Prompt.
From the first line of the data through the line containing "graph.finish(mixed, rough, normal, Metallic=metallic)", return each line exactly.

Collected data.
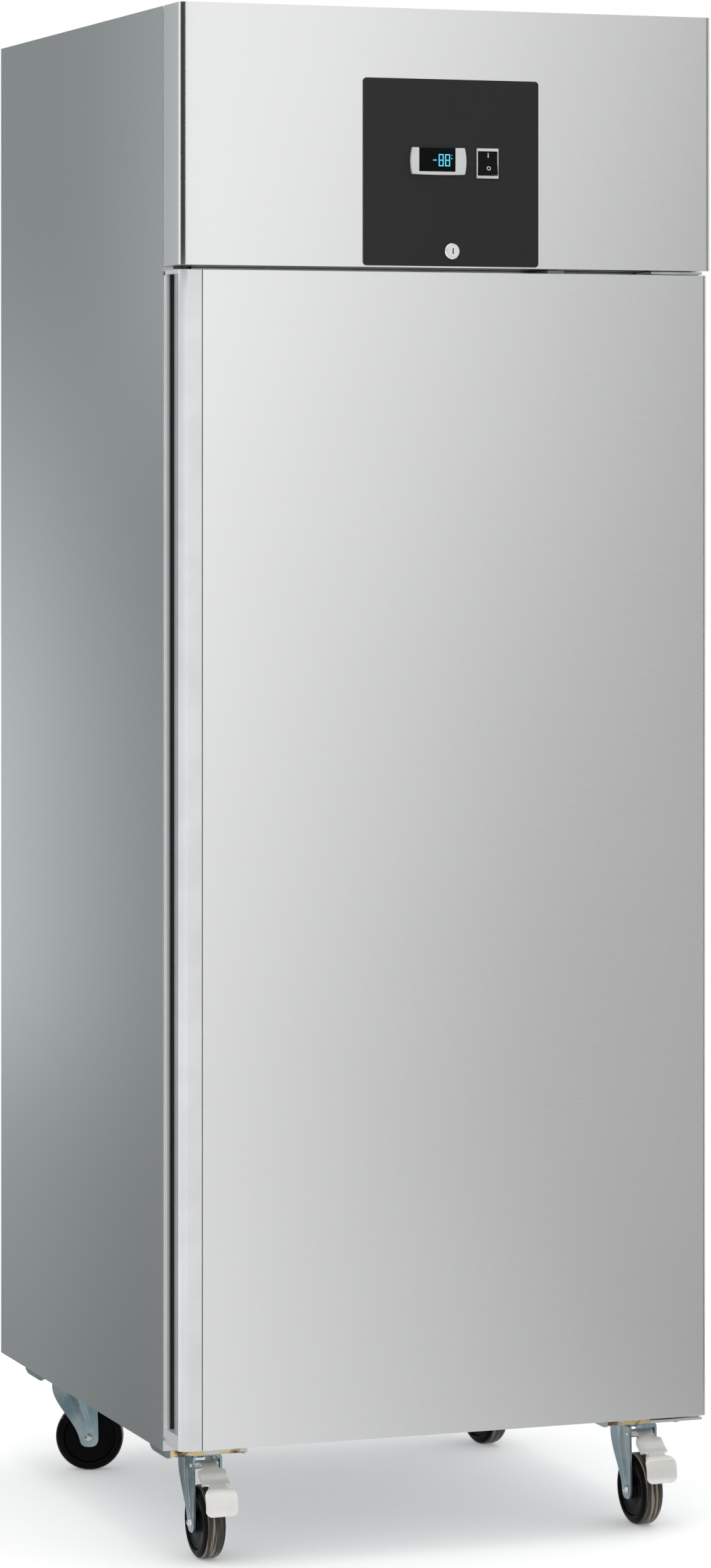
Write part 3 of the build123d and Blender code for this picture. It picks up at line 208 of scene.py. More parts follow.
def plated_metal(name, color, roughness, tint=None, scale=40.0, metallic=1.0):
    """Bright plating with cloudy roughness and, where given, patches of a second tint."""
    graph = new_material(name)
    clouds = graph.noise(scale, 3.0)
    second = tint or shade(color, 0.94)
    mixed = graph.blend(graph.spread(clouds, 0.4, 0.65), shade(color, 1.0), shade(second, 1.0))
    rough = graph.spread(clouds, 0.3, 0.7, roughness * 0.8, roughness * 1.25)
    normal = graph.relief(graph.noise(1500.0), 0.05, 0.03 * mm, 0.5 * mm)
    graph.finish(mixed, rough, normal, Metallic=metallic)


def moulded(name, color, roughness, grain=1400.0, bump=0.12, coat=0.0, metallic=0.0, specular=0.5):
    """Plastic or rubber with a fine surface grain and slight shade changes."""
    graph = new_material(name)
    fine = graph.noise(grain, 3.0)
    mixed = graph.blend(graph.spread(graph.noise(18.0), 0.3, 0.7), shade(color, 0.96), shade(color, 1.03))
    rough = graph.spread(fine, 0.3, 0.7, roughness * 0.93, roughness * 1.07)
    normal = graph.relief(fine, bump, 0.05 * mm, 0.4 * mm)
    graph.finish(mixed, rough, normal, Metallic=metallic, Coat_Weight=coat, Specular_IOR_Level=specular)


def foam(name, color):
    """Rigid foam with small cells."""
    graph = new_material(name)
    cells = graph.add("ShaderNodeTexVoronoi", {"Vector": graph.place(), "Scale": 500.0}).outputs["Distance"]
    mixed = graph.blend(graph.spread(cells, 0.0, 0.8), shade(color, 1.0), shade(color, 0.86))
    graph.finish(mixed, 0.85, graph.relief(cells, 0.3, 0.3 * mm, 0.5 * mm))


def glowing(name, color, strength):
    """A lit display segment, a little uneven."""
    graph = new_material(name)
    fine = graph.noise(500.0)
    lit = graph.blend(graph.spread(fine, 0.3, 0.7), shade(color, 0.88), shade(color, 1.0))
    graph.finish(shade(color, 0.2), 0.4, graph.relief(fine, 0.02, 0.02 * mm, 0.1 * mm),
                 Emission_Color=lit, Emission_Strength=strength)


def castor_plating(name, color, warm, dark):
    """Bright zinc on a castor's plate, with warm patches and dark patches of painted shadow along it."""
    graph = new_material(name)
    patches = graph.noise(1.0, 1.5, (38.0, 20.0, 60.0))
    shadows = graph.noise(1.0, 2.0, (55.0, 25.0, 120.0))
    warmed = graph.blend(graph.spread(patches, 0.38, 0.56), shade(color, 1.0), shade(warm, 1.0))
    mixed = graph.blend(graph.spread(shadows, 0.50, 0.66), warmed, shade(dark, 1.0))
    graph.finish(mixed, graph.spread(patches, 0.3, 0.7, 0.26, 0.38),
                 graph.relief(graph.noise(1500.0), 0.05, 0.03 * mm, 0.4 * mm), Metallic=0.75)


def tread(name, color, sheen):
    """A tyre's tread with pale streaks of painted sheen that run round it."""
    graph = new_material(name)
    streaks = graph.noise(1.0, 2.0, (290.0, 16.0, 16.0))
    mixed = graph.blend(graph.spread(streaks, 0.46, 0.68), shade(color, 1.0), shade(sheen, 1.0))
    graph.finish(mixed, graph.spread(streaks, 0.3, 0.7, 0.42, 0.30),
                 graph.relief(graph.noise(900.0), 0.12, 0.05 * mm, 0.4 * mm))


# Where the recess's painted shade starts and where it is fully black, in from the grip's outer side
recess_shade_start = 2.6 * mm
recess_shade_full = 6.2 * mm


def grip_recess_painted_shade(name, silver, black):
    """The finger recess: silver at its rear land, then black further in as painted shade for the shadow deep in
    the recess.
    """
    graph = new_material(name)
    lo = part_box("grip_profile")[0]
    recess_shade_mask = graph.spread(graph.axis("X"), lo.x + recess_shade_start, lo.x + recess_shade_full)
    fine = graph.noise(1200.0)
    graph.finish(graph.blend(recess_shade_mask, shade(silver, 1.0), shade(black, 1.0)), 0.5,
                 graph.relief(fine, 0.1, 0.05 * mm, 0.3 * mm))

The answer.
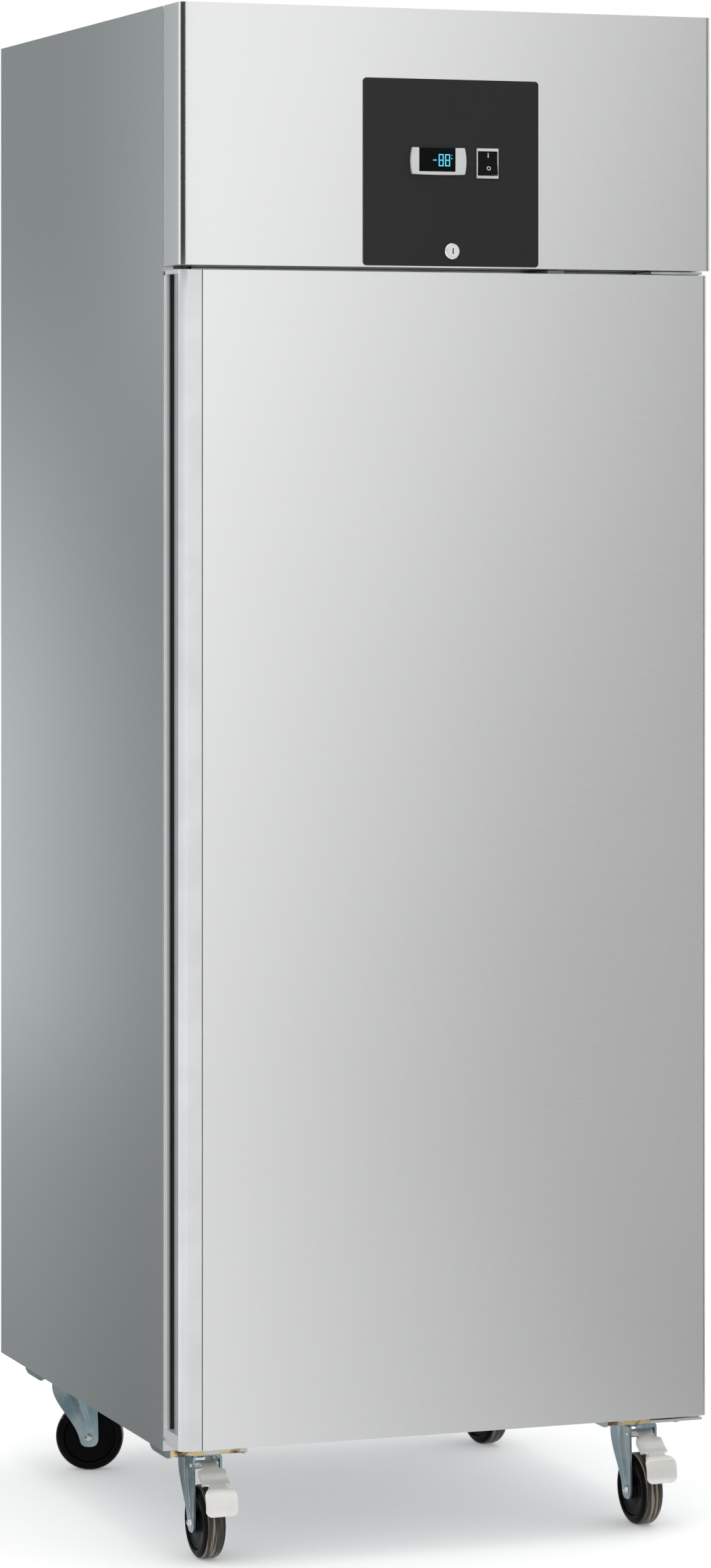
Write part 3 of the build123d and Blender code for this picture. It picks up at line 208 of scene.py. More parts follow.
def plated_metal(name, color, roughness, tint=None, scale=40.0, metallic=1.0):
    """Bright plating with cloudy roughness and, where given, patches of a second tint."""
    graph = new_material(name)
    clouds = graph.noise(scale, 3.0)
    second = tint or shade(color, 0.94)
    mixed = graph.blend(graph.spread(clouds, 0.4, 0.65), shade(color, 1.0), shade(second, 1.0))
    rough = graph.spread(clouds, 0.3, 0.7, roughness * 0.8, roughness * 1.25)
    normal = graph.relief(graph.noise(1500.0), 0.05, 0.03 * mm, 0.5 * mm)
    graph.finish(mixed, rough, normal, Metallic=metallic)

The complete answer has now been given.